What better way to strike out against Hollywood's lack of diversity than with a film chronicling one of the most explosive moments in African-American history? That challenge was taken up by Nate Parker a few years ago when he began developing The Birth of a Nation, a film about the bloody, violent slave revolt led by Nat Turner in 1831. It debuted at Sundance earlier this year to tremendous fanfare (my review was a bit more even-tempered, I think) and secured the biggest deal in festival history, going to Fox Searchlight for an incredible $14M.

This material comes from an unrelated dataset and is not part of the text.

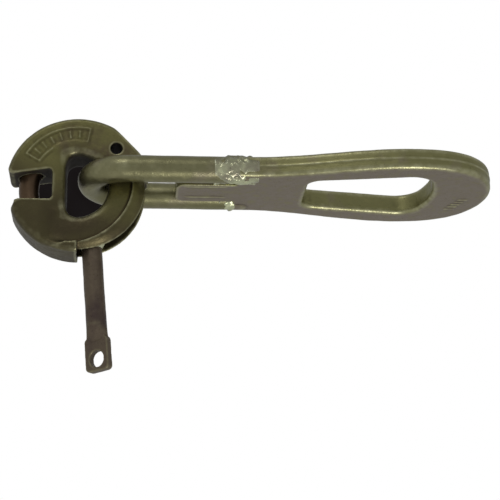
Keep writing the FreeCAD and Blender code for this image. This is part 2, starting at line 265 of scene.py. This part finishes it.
# --- materials ------------------------------------------------------------------------------------
class Surface:
    """A node material in the making, with short calls for what the metals share."""

    def __init__(self, name):
        self.material = bpy.data.materials.new(name)
        self.material.use_nodes = True
        self.tree = self.material.node_tree
        self.shader = self.tree.nodes["Principled BSDF"]
        self.place = self.node("ShaderNodeTexCoord").outputs["Object"]

    def node(self, kind, **values):
        made = self.tree.nodes.new(kind)
        for key, value in values.items():
            setattr(made, key, value)
        return made

    def join(self, source, target):
        self.tree.links.new(source, target)

    def noise(self, per_metre, detail=4.0, rough=0.55, stretch=None):
        texture = self.node("ShaderNodeTexNoise")
        texture.inputs["Scale"].default_value = per_metre
        texture.inputs["Detail"].default_value = detail
        texture.inputs["Roughness"].default_value = rough
        place = self.place
        if stretch:
            mapping = self.node("ShaderNodeMapping")
            mapping.inputs["Scale"].default_value = stretch
            self.join(place, mapping.inputs["Vector"])
            place = mapping.outputs["Vector"]
        self.join(place, texture.inputs["Vector"])
        return texture.outputs["Fac"]

    def cells(self, per_metre):
        texture = self.node("ShaderNodeTexVoronoi")
        texture.inputs["Scale"].default_value = per_metre
        self.join(self.place, texture.inputs["Vector"])
        return texture.outputs["Distance"]

    def spread(self, value, low, high, to_low=0.0, to_high=1.0):
        change = self.node("ShaderNodeMapRange")
        change.inputs["From Min"].default_value = low
        change.inputs["From Max"].default_value = high
        change.inputs["To Min"].default_value = to_low
        change.inputs["To Max"].default_value = to_high
        self.join(value, change.inputs["Value"])
        return change.outputs["Result"]

    def maths(self, how, first, second):
        node = self.node("ShaderNodeMath", operation=how)
        for index, value in enumerate((first, second)):
            if isinstance(value, (int, float)):
                node.inputs[index].default_value = value
            else:
                self.join(value, node.inputs[index])
        return node.outputs[0]

    def attribute(self, name):
        node = self.node("ShaderNodeAttribute", attribute_name=name)
        return node.outputs["Fac"]

    def blend(self, amount, first, second):
        node = self.node("ShaderNodeMix", data_type="RGBA")
        self.join(amount, node.inputs[0])
        for index, value in ((6, first), (7, second)):
            if isinstance(value, tuple):
                node.inputs[index].default_value = (*value, 1.0)
            else:
                self.join(value, node.inputs[index])
        return node.outputs[2]

    def bump(self, layers):
        """Stack bumps: each layer is (height, distance in metres)."""
        last = None
        for height, distance in layers:
            node = self.node("ShaderNodeBump")
            node.inputs["Strength"].default_value = 1.0
            node.inputs["Distance"].default_value = distance
            self.join(height, node.inputs["Height"])
            if last:
                self.join(last, node.inputs["Normal"])
            last = node.outputs["Normal"]
        self.join(last, self.shader.inputs["Normal"])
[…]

Was the money worth it? Certainly the distributor thinks so since it's being released right in the heart of awards season where it's guaranteed to capitalize on all of the #OscarsSoWhite controversy that will undoubtedly begin anew. But how will audiences respond to a film that attempts to humanize a man responsible for the murders of dozens, some who were slave owners and some who weren't? Turner addressed some of those questions in my interview with him from Park City, but you can get a glimpse at his approach in the latest trailer. Parker wrote, directed, and starred as Turner in the film, joined by Armie Hammer, Penelope Ann Miller, Dwight Henry, Gabrielle Union, Jackie Earle Haley, and more. Here's the official synopsis:
Set against the antebellum South, THE BIRTH OF A NATION follows Nat Turner (Nate Parker), a literate slave and preacher, whose financially strained owner, Samuel Turner (Armie Hammer), accepts an offer to use Nat’s preaching to subdue unruly slaves. As he witnesses countless atrocities – against himself and his fellow slaves – Nat orchestrates an uprising in the hopes of leading his people to freedom.
The Birth of a Nation hits theaters on October 7th.